American Orthopaedic Foot and Ankle Society
- Abbreviation: AOFAS
- Formation: 1969
- Founder: Founders Nathaniel Gould; Nicholas Giannestras; Melvin Jahss; Robert Joplin; Hampar Kelikian; Paul Lapidus; Joseph Milgram;
- Founded at: Chicago, Illinois
- Type: Health organization
- Headquarters: Rosemont, Illinois
- Fields: Orthopaedics
- Membership: 2,400 (2020)
- President: Bruce E. Cohen
- Website: www.aofas.org
- Formerly called: American Orthopaedic Foot Society (1969–83)

= American Orthopaedic Foot and Ankle Society =

Orthopaedic Medical Society

The American Orthopaedic Foot and Ankle Society (AOFAS) is a professional medical society based in Rosemont, Illinois. It was founded in 1969 and currently has a membership of around 2,400 foot and ankle orthopaedic surgeons. The society provides education, research, grants, and other services to the general public and orthopaedic doctors, allied health practitioners, and researchers specializing in orthopaedic foot and ankle medicine and surgery. The organization also operates its own peer-reviewed journal, Foot & Ankle International.

==History==
===Early history===

The AOFAS was founded in 1969 as the American Orthopaedic Foot Society (AOFS) with around 150 members. Its founding members included doctors Nathaniel Gould, Robert Joplin, Nicholas Giannestras, Melvin Jahss, Hampar Kelikian, Paul Lapidus, and Joseph Milgram. Several of its founding members served as early presidents of the organization including Robert Joplin (1969–70), Nicholas Giannestras (1970–71), Nathaniel Gould (1971–72), and Melvin Jahss (1973–74). New presidents are elected by members of the society at an annual meeting each year. The society held its first scientific meeting in San Francisco in 1971. In 1973, president Robert Samilson helped make the AOFS the first affiliate of the American Academy of Orthopaedic Surgeons (AAOS).
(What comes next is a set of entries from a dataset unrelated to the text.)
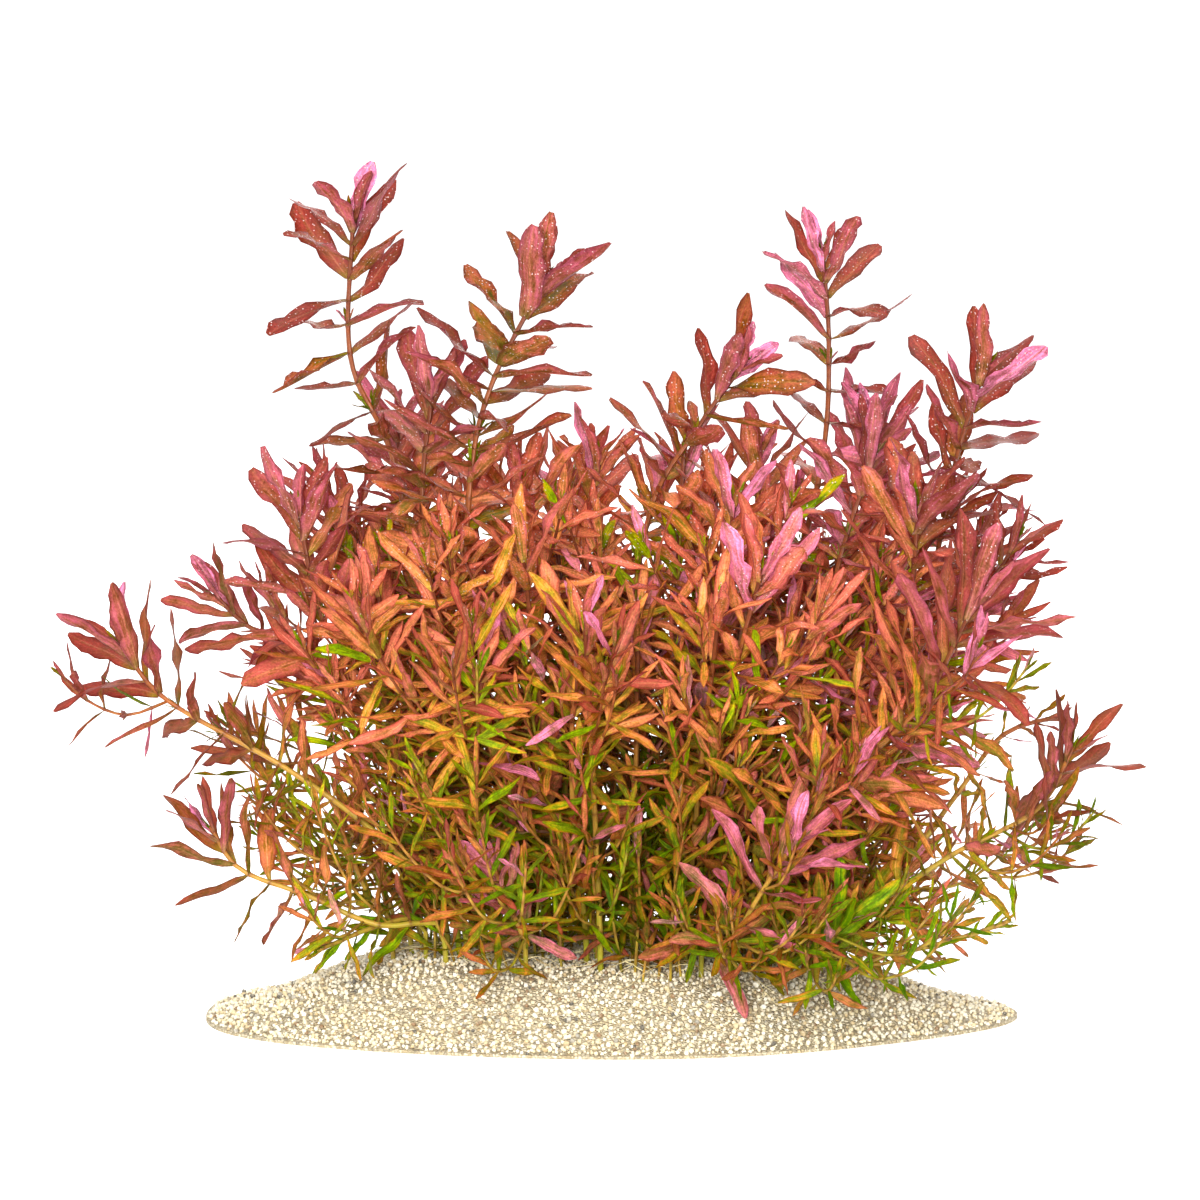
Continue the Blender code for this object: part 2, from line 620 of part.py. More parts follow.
def bed_ring(share: float) -> list:
    """Points round the mound at this share of its radius, on its surface."""
    points = []
    for k in range(BED_SEGMENTS):
        angle = 2 * math.pi * k / BED_SEGMENTS
        x = BED_LENGTH / 2 * share * bed_rim(angle) * math.cos(angle)
        y = BED_DEPTH / 2 * share * bed_rim(angle) * math.sin(angle)
        points.append(Vector((x, y, bed_surface(x * 0.9999, y * 0.9999))))
    return points


def build_bed(cutter: bpy.types.Object) -> bpy.types.Object:
    """The gravel mound, flat underneath, with the planting holes."""
    bm = bmesh.new()
    rim = bed_ring(1.0)
    end = first_face(bm, [Vector((p.x, p.y, 0)) for p in rim])
    for share in BED_RINGS:
        end = extrude(bm, end, bed_ring(share))
    bmesh.ops.poke(bm, faces=[end])["verts"][0].co = (0, 0, bed_surface(0, 0))
    bmesh.ops.holes_fill(bm, edges=bm.edges, sides=BED_SEGMENTS)
    bed = finished_object("gravel_bed", bm, "gravel")
    holes = bed.modifiers.new("planting holes", "BOOLEAN")
    holes.operation = "DIFFERENCE"
    holes.solver = "EXACT"
    holes.object = cutter
    return bed


def clear_scene():
    """Removes every object."""
    for old in list(bpy.data.objects):
        bpy.data.objects.remove(old, do_unlink=True)


def main():
    """Builds the clump."""
    clear_scene()
    clump = Clump()
    clump.place_stems()
    clump.place_leaves()
    for own in clump.shoots:
        build_shoot(own)
    build_bed(hole_cutter(clump.shoots))


main()
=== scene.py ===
"""A clump of rotala: bushy red and green aquarium stems with opposite wavy leaves, in pale gravel.

The layout of stems and leaves is worked out in millimetres, as the solids' source does it, and turned to
metres when a mesh is made. Every detailed shoot takes the place of its own solid and keeps its leaves
where the solid has them, with all the younger, lower and side-shoot leaves that the solid leaves out.
"""

import logging
from dataclasses import dataclass, field, replace
from enum import Enum
from itertools import accumulate, product
from math import atan2, cos, exp, hypot, pi, radians, sin, sqrt
from random import Random
from typing import Callable, Iterable, Optional, Sequence, Union

import bmesh
import bpy
import numpy as np
from bmesh.types import BMesh, BMFace
from bpy.types import Material, Object
from mathutils import Matrix, Vector
from mathutils.bvhtree import BVHTree


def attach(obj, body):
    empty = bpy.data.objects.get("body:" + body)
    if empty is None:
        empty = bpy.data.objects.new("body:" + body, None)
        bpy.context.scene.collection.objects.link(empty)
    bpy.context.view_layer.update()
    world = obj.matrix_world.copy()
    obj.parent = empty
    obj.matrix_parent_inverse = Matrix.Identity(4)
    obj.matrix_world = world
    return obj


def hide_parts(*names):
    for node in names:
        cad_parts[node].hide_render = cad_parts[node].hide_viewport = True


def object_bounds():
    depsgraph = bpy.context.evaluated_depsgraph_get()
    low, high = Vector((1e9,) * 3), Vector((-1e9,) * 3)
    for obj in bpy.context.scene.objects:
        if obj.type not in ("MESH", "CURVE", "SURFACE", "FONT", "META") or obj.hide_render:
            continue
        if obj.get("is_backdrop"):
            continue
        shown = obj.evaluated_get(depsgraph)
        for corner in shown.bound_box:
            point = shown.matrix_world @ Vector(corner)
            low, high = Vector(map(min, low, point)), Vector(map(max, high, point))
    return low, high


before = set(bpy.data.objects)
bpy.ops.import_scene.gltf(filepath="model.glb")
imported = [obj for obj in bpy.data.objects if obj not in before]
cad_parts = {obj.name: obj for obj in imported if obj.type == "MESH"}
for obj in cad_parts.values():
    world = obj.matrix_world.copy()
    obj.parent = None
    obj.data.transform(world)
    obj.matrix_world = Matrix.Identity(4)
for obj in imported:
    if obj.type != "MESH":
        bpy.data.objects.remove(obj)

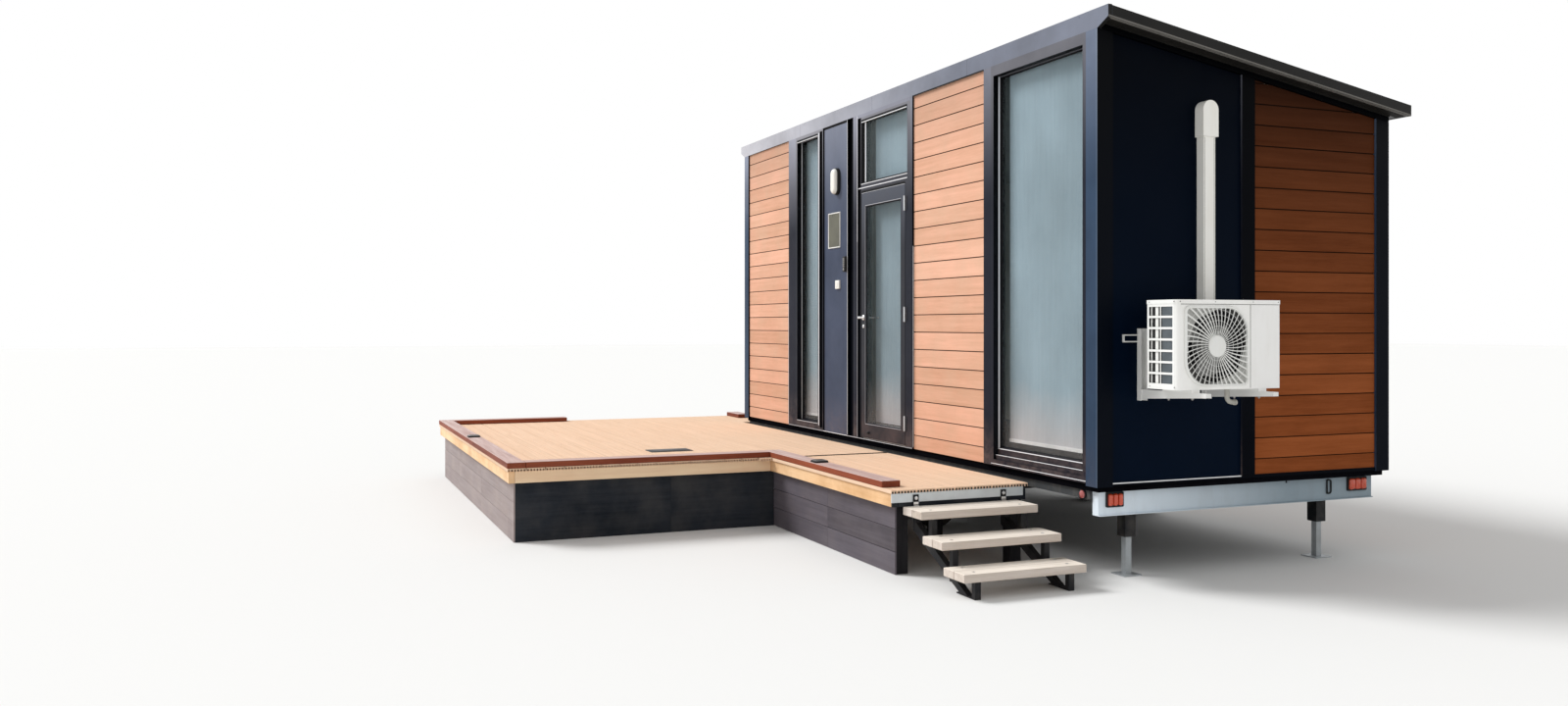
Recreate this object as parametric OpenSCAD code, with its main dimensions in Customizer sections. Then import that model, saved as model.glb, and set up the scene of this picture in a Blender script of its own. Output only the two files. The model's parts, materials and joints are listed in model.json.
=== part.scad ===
// Tiny house on a road trailer, with its timber deck and steps
// House frame: x along the front wall, y from front to back, z up from the ground

/* [House] */
// Length of the house over its corner trims
house_l = 6380; // [6000:10:7200]
// Width of the house over its cladding
house_w = 2500; // [2300:10:2550]
// Height of the roof's underside at the front wall
front_h = 3580; // [3480:10:3700]
// Fall of the roof towards the back, in degrees
roof_pitch = 10; // [7:0.5:12]
// Thickness of the roof panel, measured upright
roof_t = 75; // [60:5:110]
// Reach of the roof past each end wall
end_overhang = 110; // [70:5:180]
// Reach of the roof past the back wall
back_overhang = 90; // [40:5:150]
// Thickness of the wall framing with its lining
wall_t = 90; // [80:2:110]
// Depth of the trims that frame the cladding panels
trim_t = 30; // [24:1:36]
// Thickness of the cladding boards and panels
board_t = 15; // [10:1:20]
// Thickness of the floor
floor_t = 60; // [45:5:80]
// Height of the floor's top above the ground
floor_z = 650; // [600:10:720]
// Drop of the front cladding below the floor's top
skirt_drop = 10; // [5:1:30]
// Width of the corner trims
corner_w = 120; // [90:5:150]
// Drop of the corner trims below the floor's top
corner_drop = 26; // [10:2:50]
// Hairline between pieces that butt together
hairline = 2; // [1:0.5:3]
// Drop of the roof sheet below the flashings' top
rib_h = 12; // [8:1:20]
// Height of the dark bands along the walls' tops
band_h = 50; // [40:2:70]

/* [Front wall, from the right corner] */
// Width of the big window over its frame
big_window_w = 1131; // [900:1:1200]
// Width of the trim beside the big window
window_trim_w = 99; // [60:1:140]
// Width of the timber panel between door and big window
timber_b_w = 1098; // [900:1:1200]
// Width of the strip between timber and door frame
door_strip_w = 30; // [15:1:50]
// Width of the door frame
door_frame_w = 982; // [960:1:1040]
// Width of the grooved cover strip left of the door
cover_w = 237; // [200:1:260]
// Width of the groove in the cover strip
groove_w = 125; // [80:5:140]
// Width of the dark panel that carries the lamp
dark_panel_w = 541; // [480:1:640]
// Width of the narrow window over its frame
narrow_window_w = 665; // [600:1:760]
// Width of the trim left of the narrow window
narrow_trim_w = 187; // [120:1:220]

/* [End and back walls] */
// Width of the dark panel on the end walls
end_dark_w = 1050; // [900:5:1150]
// Width of the trim between dark panel and timber on the end walls
end_trim_w = 110; // [80:5:140]
// Width of the timber at each side of the back wall
back_timber_w = 1000; // [800:10:1200]
// Width of the trims between timber and dark panel on the back wall
back_trim_w = 100; // [80:5:140]

/* [Windows] */
// Face width of the aluminium window frames
sash_w = 34; // [28:1:50]
// Depth of the window frames
sash_d = 100; // [80:5:115]
// Depth of the glass behind the frames' outer face
glass_set = 68; // [50:1:74]
// Thickness of the double glazing
glass_t = 20; // [16:1:24]
// Height of the big window's stepped bottom rail
big_sill_h = 110; // [80:5:140]
// Height of the big window's top rail
big_head_h = 75; // [50:5:100]
// Width of the post right of the narrow window
narrow_post_w = 120; // [80:5:140]
// Height of the narrow window's bottom rail
narrow_sill_h = 58; // [40:2:80]
// Height of the narrow window's top rail
narrow_head_h = 40; // [30:2:60]
// Width of the back window over its frame
back_window_w = 2300; // [1500:10:2600]
// Height of the timber apron under the back window
apron_h = 900; // [600:10:1200]
// Height of the back window over its frame
back_window_h = 1100; // [800:10:1300]
// Width of the small window in the left end wall
side_window_w = 600; // [450:10:800]
// Height of the small window in the left end wall
side_window_h = 900; // [600:10:1200]
// Sill height of the small window above the floor
side_sill_h = 1150; // [900:10:1400]
// Thickness of the roller blinds' cloth
blind_t = 3; // [2:0.5:5]
// Gap between the glass and a roller blind
blind_gap = 10; // [6:1:14]
// Height of the blinds' bottom rails
blind_rail_h = 24; // [18:1:32]
// Thickness of the blinds' bottom rails
blind_rail_t = 12; // [8:1:16]

/* [Door] */
// Width of the door leaf
leaf_w = 820; // [780:5:840]
// Height of the door leaf
leaf_h = 2170; // [2000:5:2250]
// Thickness of the door leaf
leaf_t = 40; // [36:1:45]
// Gap round the door leaf
leaf_gap = 7; // [7:0.5:9]
// Gap between the closed door leaf and its stop
stop_gap = 5; // [5:0.5:7]
// Lap of the door stop behind the leaf
stop_lap = 10; // [8:1:14]
// Width of the jamb on the hinge side
hinge_jamb_w = 90; // [70:1:110]
// Width of the door leaf's stiles
stile_w = 72; // [60:1:95]
// Height of the door leaf's bottom rail
bottom_rail_h = 121; // [100:1:180]
// Height of the door leaf's top rail
top_rail_h = 115; // [80:1:140]
// Height of the frame rail between door and fanlight
mid_rail_h = 75; // [60:1:100]
// Width of the frame round the fanlight
light_rail_w = 60; // [45:1:70]
// Height of the door handle above the floor
handle_h = 1070; // [950:10:1150]
// Radius of the hinge knuckles
knuckle_r = 7; // [6:0.5:8]
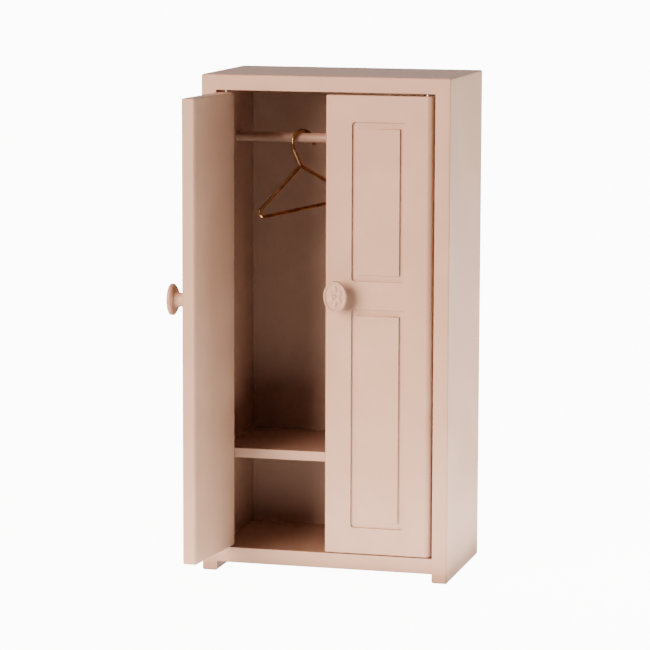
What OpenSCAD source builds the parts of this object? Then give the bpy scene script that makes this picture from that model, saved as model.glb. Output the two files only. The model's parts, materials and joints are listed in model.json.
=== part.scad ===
// Doll's house wardrobe: a painted board cabinet with two panelled doors on pivot pins,
// a shelf, a hanging rail and a wire coat hanger.
// X runs from left to right, Y from front to back and Z up. The origin is on the ground,
// in the middle of the cabinet. The right door is closed and the left door stands open.

/* [Cabinet] */
// Overall width of the cabinet
body_w = 93.5; // [78:0.5:120]
// Overall depth of the cabinet, without the doors
body_d = 54.5; // [45:0.5:70]
// Overall height of the cabinet
body_h = 185; // [150:1:240]
// Thickness of each side
side_t = 5.8; // [4.5:0.1:8]
// Thickness of the top
top_t = 5.8; // [5.5:0.1:8]
// Thickness of the floor
floor_t = 5.8; // [5.5:0.1:8]
// Gap under the floor, which is how far the sides stand below it as feet
foot_h = 3.4; // [1:0.1:8]
// Thickness of the back
back_t = 3.6; // [2:0.1:5]
// How far the back is let in from the rear edges
back_inset = 2; // [0:0.1:4]

/* [Shelf and rail] */
// Thickness of the shelf
shelf_t = 3.6; // [2.5:0.1:5]
// Height of the shelf's underside above the ground
shelf_z = 42.4; // [25:0.1:60]
// Gap between a closed door and the shelf's front edge, which stops the door
stop_gap = 0.25; // [0.2:0.05:1]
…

Throughout its first decade, the society provided research grants, advised shoe manufacturers, analyzed and disseminated research, and provided education and resources to orthopaedic surgeons and the general public. In 1981, Melvin Jahss helped establish and became the first editor of the society's official peer-reviewed journal, Foot & Ankle, which would eventually be renamed Foot & Ankle International. In 1983, the members of the AOFS voted unanimously to change the name of the organization to the "American Orthopaedic Foot and Ankle Society". In the mid-1980s, the AAOS dissolved the affiliation agreements with the AOFAS and other organizations allowing them to congregate independently. This occurred under AOFAS president, John Gould (the son of founder, Nathaniel Gould).

===1990 to present===

In the 1990s, the society researched and disseminated the results of several studies about footwear and its effects on feet and ankles. In particular, the studies often identified issues with women's footwear and, specifically, high heels. In a 1992 partnership with the National Shoe Retailers Association (NSRA), the AOFAS started a public awareness campaign with a pamphlet titled "10 Points of Proper Shoe Fit". In 1994, the AOFAS held a news conference to call on shoe manufacturers to create "women's shoes that do not deform the foot". Under president G. James Sammarco, in 1996, the society instituted a voluntary "seal of approval" program that allowed shoe manufacturers to send in their models to be inspected for comfort and design quality by AOFAS physicians and researchers. The organization also maintained offices in Seattle at that time.

In 2001, AOFAS president Pierce Scranton established the Orthopaedic Foot and Ankle Outreach and Education Fund (OEF), a 501(c)(3) organization that provides education and medical services to under-served communities throughout the world. In 2005, the organization established the website FootCareMD.com to provide education and resources to the general public. By 2010, the organization's headquarters were located in Rosemont, Illinois. In 2011, Judith Baumhauer became the organization's first female president. In 2014, OEF changed its name to the Orthopaedic Foot & Ankle Foundation.

In July 2017, the AOFAS established a consumer awareness campaign called "Look for the 'O'", which urged individuals to seek the care of orthopaedic surgeons when experiencing foot or ankle pain. The current AOFAS president, Bruce E. Cohen, was elected in September 2020. The society maintained a membership of around 2,400 at that time.

==Membership==

The AOFAS is composed of around 2,400 foot and ankle orthopaedic surgeons. Each member is a medical doctor specializing in the diagnosis and treatment of numerous foot and ankle injuries, diseases, and other ailments. The training required includes four years of medical school and five years of medical residency followed by a one- or two-year fellowship with a specialty focus in foot and ankle care.